“Pasensiya na kayo sa bahay namin,” says Nanay Doyet Encio as my immersion partner and I enter their house in Barangay Caingin, Santa Rosa, Laguna. It’s a humble home: The floor consists of mismatched tiles and cement, the walls made out of wood and tarpaulin, the roof patched together by pieces of yero.
In an area less than 25 square meters, Nanay Doyet lives with her husband Tatay Jhun, their children Jhelyn, Jhervin, Jherwin and Jhunell, her daughter-in-law Mariel and her two-month-old grandchild Kendra.
While his two sons already have work and Nanay Doyet sidelines by ironing neighbors’ clothes and caretaking a relative’s house, Tatay Jhun is still the breadwinner of the family. He’s a fisherman, but he rarely goes to the Laguna de Bay these days. There’s barely any fish due to pollution, he says, and he earns more by being a barangay tanod and a tricycle driver.
During my immersion, the Encios ensured that their visitors from the Ateneo were well-
fed and comfortable. It therefore pained me to see how the odds are stacked against this family who spent more for my partner and me in three days than they usually do for themselves in a month.

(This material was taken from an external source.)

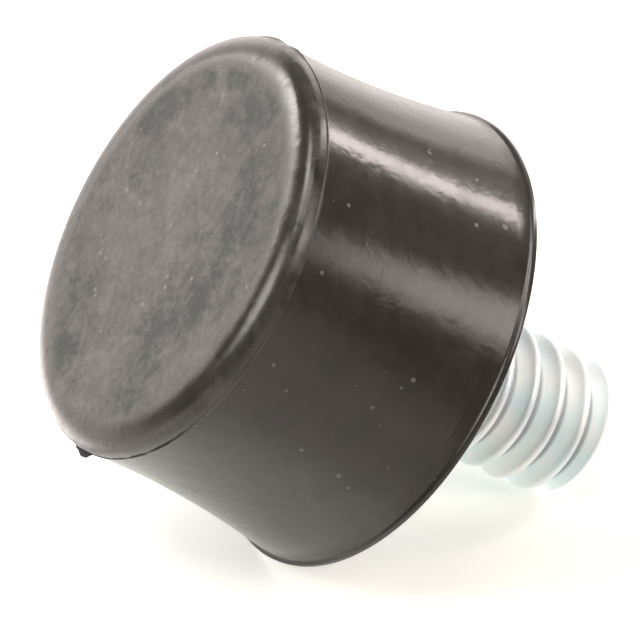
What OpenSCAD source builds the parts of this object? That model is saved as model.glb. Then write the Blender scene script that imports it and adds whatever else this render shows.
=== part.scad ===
// Rubber foot with a moulded-in threaded stud.
// The foot stands on its flat face at z = 0 and the stud points up along +Z.
// All sizes are in millimetres.

/* [Rubber body] */
// Height of the rubber, from the flat face to the base
body_h = 8.25; // [7:0.05:14]
// Diameter of the flat face that meets the desk
face_d = 10.8; // [9:0.1:12.4]
// Width of the rounded shoulder around the flat face
shoulder_w = 1.45; // [0.6:0.05:2]
// Height of the rounded shoulder, up to the parting line
shoulder_h = 0.65; // [0.4:0.05:1.4]
// Fullness of the shoulder's curve, where 2 is a plain ellipse
shoulder_full = 3; // [1.8:0.1:3.6]
// Diameter of the side where it reaches the base's collar
base_d = 14.8; // [13.6:0.1:18]
// How far the side is hollowed in, halfway up
side_hollow = 0.18; // [0:0.02:0.4]

/* [Mould marks] */
// Thickness of the thin rib that the mould leaves at the parting line
flash_t = 0.08; // [0.04:0.01:0.2]
// How far the rib stands out of the side
flash_proud = 0.06; // [0.02:0.01:0.2]

/* [Base lip] */
// Thickness of the lip
lip_t = 0.22; // [0.2:0.02:0.8]
// How far the lip stands out of the side
lip_proud = 0.2; // [0.1:0.05:0.8]
// Height of the slope on the lip's lower edge
lip_slope = 0.06; // [0.02:0.01:0.1]
// Size of the bevel on the lip's upper edge
lip_bevel = 0.04; // [0.02:0.01:0.08]

/* [Collar below the lip] */
// Height of the straight collar between the side and the lip
collar_h = 0.43; // [0.1:0.01:0.8]
// How far the collar leans out where it meets the lip
collar_out = 0.08; // [0.02:0.01:0.09]
// Depth of the fine step where the side meets the collar
collar_step = 0.02; // [0:0.01:0.08]

/* [Stud] */
// Outer diameter of the thread
stud_d = 4.826; // [4.6:0.002:6]
// Length of the stud outside the rubber
stud_l = 7.94; // [4:0.02:20]
// Diameter of the plain neck between the head and the thread
neck_d = 4.14; // [3.6:0.02:4.5]
// Length of the plain neck outside the rubber
neck_out = 0.3; // [0.1:0.05:1]
// Length over which the thread runs out into the neck
runout_l = 0.25; // [0.1:0.05:1]
// Length of the bevel at the stud's tip
tip_l = 0.4; // [0.2:0.05:1.2]
// Diameter of the stud's flat end
tip_d = 4.3; // [3:0.1:4.5]

/* [Moulded-in head] */
// Clearance between the thread's outside and the rubber at the bore's mouth
mouth_gap = 0.12; // [0.05:0.01:0.4]
// Depth of the bevelled mouth that the mould leaves around the neck
mouth_l = 0.4; // [0.1:0.05:0.8]
// Depth of rubber between the base and the head
head_cover = 2; // [1:0.1:3]
// Width of the hexagon head across its flats
head_af = 7.9; // [6:0.1:9]
// Height of the hexagon head
head_h = 2.6; // [1.6:0.1:3]
// Size of the bevel on the head's corners
head_bevel = 0.4; // [0.2:0.05:0.8]
// Layer of bonding agent between the rubber and the steel
bond_t = 0.02; // [0:0.01:0.05]

/* [Hidden] */
$fn = 128;
face_r = face_d / 2;
shoulder_r = face_r + shoulder_w;
base_r = base_d / 2;
lip_r = base_r + lip_proud;
side_z0 = shoulder_h + flash_t;
side_z1 = body_h - lip_t - collar_h;
stud_r = stud_d / 2;
neck_r = neck_d / 2;
head_z1 = body_h - head_cover;
head_z0 = head_z1 - head_h;
// A hexagon's corner radius from its width across flats
head_r = head_af / 2 / cos(30);

// Rounded shoulder: a quarter of a superellipse from the flat face's edge
// to the parting line.
function shoulder_points(steps = 12) = [
    for (i = [0:steps])
        let (a = 90 * i / steps, e = 2 / shoulder_full)
        [face_r + shoulder_w * pow(sin(a), e), shoulder_h * (1 - pow(cos(a), e))]
];

// Side: a shallow hollow curve from the parting line to the collar.
function side_points(steps = 12) = [
    for (i = [0:steps])
        let (u = i / steps)
        [shoulder_r + (base_r - shoulder_r) * u - 4 * side_hollow * u * (1 - u),
         side_z0 + (side_z1 - side_z0) * u]
];

// The half section of the rubber, without its cavity.
module rubber_section() {
    polygon(concat(
        [[0, 0]],
        shoulder_points(),
        [[shoulder_r + flash_proud, shoulder_h + flash_t / 2]],
        side_points(),
        [[base_r - collar_step, side_z1 + collar_step],
         [base_r + collar_out, body_h - lip_t],
         [lip_r, body_h - lip_t + lip_slope],
         [lip_r, body_h - lip_bevel],
         [lip_r - lip_bevel, body_h],
         [0, body_h]]
    ));
}

// The half section of the turned part of the stud: neck, thread and tip.
// `gap` grows its neck, for cutting the rubber's bore.
module shank_section(gap) {
    polygon([
        [0, head_z0 + head_h / 2],
        [neck_r + gap, head_z0 + head_h / 2],
        [neck_r + gap, body_h + neck_out],
        [stud_r, body_h + neck_out + runout_l],
        [stud_r, body_h + stud_l - tip_l],
        [tip_d / 2, body_h + stud_l],
        [0, body_h + stud_l]
    ]);
}

// The half section of the bevelled mouth, cut right through the base.
module mouth_section() {
    polygon([
        [0, body_h - mouth_l],
        [neck_r + bond_t, body_h - mouth_l],
        [stud_r + mouth_gap, body_h],
        [stud_r + mouth_gap, body_h + neck_out],
        [0, body_h + neck_out]
    ]);
}

// Hexagon head with both rims bevelled, as on an upset screw head.
module hex_head(gap) {
    top = head_z1 + gap;
    bottom = head_z0 - gap;
    rim = head_r + gap / cos(30);
    intersection() {
        translate([0, 0, bottom]) cylinder(r = rim, h = top - bottom, $fn = 6);
        rotate_extrude()
            polygon([
                [0, bottom],
                [rim - head_bevel, bottom],
                [rim, bottom + head_bevel],
                [rim, top - head_bevel],
                [rim - head_bevel, top],
                [0, top]
            ]);
    }
}

// The whole stud, or the space it takes up when `gap` is added around it.
module stud_form(gap = 0) {
    hex_head(gap);
    rotate_extrude() shank_section(gap);
}

module rubber_body() {
    color([0.09, 0.09, 0.09])
        difference() {
            rotate_extrude() rubber_section();
            rotate_extrude() mouth_section();
            stud_form(bond_t);
        }
}

module threaded_stud() {
    color([0.80, 0.83, 0.84]) stud_form();
}

rubber_body();
threaded_stud();
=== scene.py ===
"""Rubber foot with a moulded-in threaded stud: its finish, its light and its camera.

Lengths are written in millimetres and made metres by MM. The flat face stands on
z = 0, and the stud points up along +Z.
"""

import math

import bmesh
import bpy
from mathutils import Matrix, Vector


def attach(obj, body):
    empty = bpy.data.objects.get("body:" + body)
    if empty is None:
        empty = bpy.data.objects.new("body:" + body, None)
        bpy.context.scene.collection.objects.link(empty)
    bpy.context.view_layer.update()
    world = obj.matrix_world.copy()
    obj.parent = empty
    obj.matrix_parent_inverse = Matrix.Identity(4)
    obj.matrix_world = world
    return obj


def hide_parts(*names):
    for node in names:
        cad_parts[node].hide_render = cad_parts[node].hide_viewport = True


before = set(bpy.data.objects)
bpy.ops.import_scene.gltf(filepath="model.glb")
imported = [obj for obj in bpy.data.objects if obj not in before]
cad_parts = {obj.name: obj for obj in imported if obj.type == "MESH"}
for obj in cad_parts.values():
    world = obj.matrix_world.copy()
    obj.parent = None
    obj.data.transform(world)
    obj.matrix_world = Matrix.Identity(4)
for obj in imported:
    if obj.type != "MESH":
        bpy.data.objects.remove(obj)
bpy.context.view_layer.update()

MM = 0.001

# ---------------------------------------------------------------- sizes, in mm

BODY_HEIGHT = 8.25
FACE_RADIUS = 5.4
SHOULDER_WIDTH = 1.45
SHOULDER_HEIGHT = 0.65
SHOULDER_FULLNESS = 3.0
RIB_THICKNESS = 0.08
RIB_PROUD = 0.025
RIB_EDGE_HALF = 0.022
RIB_EDGE_BACK = 0.009
BASE_RADIUS = 7.4
SIDE_HOLLOW = 0.18
LIP_THICKNESS = 0.22
LIP_PROUD = 0.2
LIP_SLOPE = 0.06
LIP_BEVEL = 0.04
COLLAR_HEIGHT = 0.43
COLLAR_OUT = 0.08
COLLAR_STEP = 0.02

STUD_RADIUS = 2.413
STUD_LENGTH = 7.94
PITCH = 25.4 / 24
ROOT_RADIUS = STUD_RADIUS - 0.6134 * PITCH
NECK_RADIUS = 2.07
NECK_OUT = 0.3
RUNOUT = 0.25
TIP_BEVEL = 0.4
TIP_RADIUS = 2.15
HEAD_FLATS = 7.9
HEAD_HEIGHT = 2.6
HEAD_BEVEL = 0.4
HEAD_TOP = BODY_HEIGHT - 2.0
BOND = 0.02
MOUTH_GAP = 0.12
MOUTH_DEPTH = 0.4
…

Barangay Caingin experiences severe flooding every year, with floodwaters taking about three to six months to subside. Several residents have not gone to school, while those who do only finish high school. Unemployment and underemployment are consistent problems, and many of the kids playing in the streets show signs of malnourishment.
Fish pens dot the horizon of the lake. In the ‘70s, the fishermen of the Laguna de Bay were able to catch an average of 20 kilograms of fish a day. Today, that number has been reduced to around five kilograms, even with fisherfolk toiling in the lake for eight hours straight.
These are some of the problems that plague the area, and those living by the shores of Laguna de Bay are facing their biggest one yet.
During his fifth State of the Nation Address on July 28, President Benigno Aquino III described the Laguna Lakeshore Expressway Dike as the biggest project under the Public-Private Partnership Program.
The objectives for the 47-kilometer, six-lane dike are commendable: It aims to relieve traffic along the South Luzon Expressway, the Manila South Road and the National Highway from Calamba to Los Baños. The dike is also envisioned not only to lessen flooding in the areas around Laguna de Bay, but also to make the lake cleaner.
What the president didn’t say in his speech, however, is that the dike would call for the resettlement of about 300,000 families, the Encios included. A good number of fisherfolk would be relocated to an area far off the coast, where they will no longer have easy access to their main source of livelihood. This isn’t just an issue of relocation and people seeking new jobs to replace the old one; the dike threatens to uproot the lives of thousands to the core.
However, instead of dismantling the project all together, what the Laguna de Bay fishermen are asking for instead is the complete implementation of the fisherfolk settlement stipulated in the Philippine Fisheries Code of 1998. Build the dike, but make sure that the fishermen will still be able to gain access to the fishing grounds within 15 kilometers from the shoreline.
Their call is simple: Allow them to fish where their grandfathers did too, and allow them to live the life that they should. Make the daang matuwid truly accessible for all.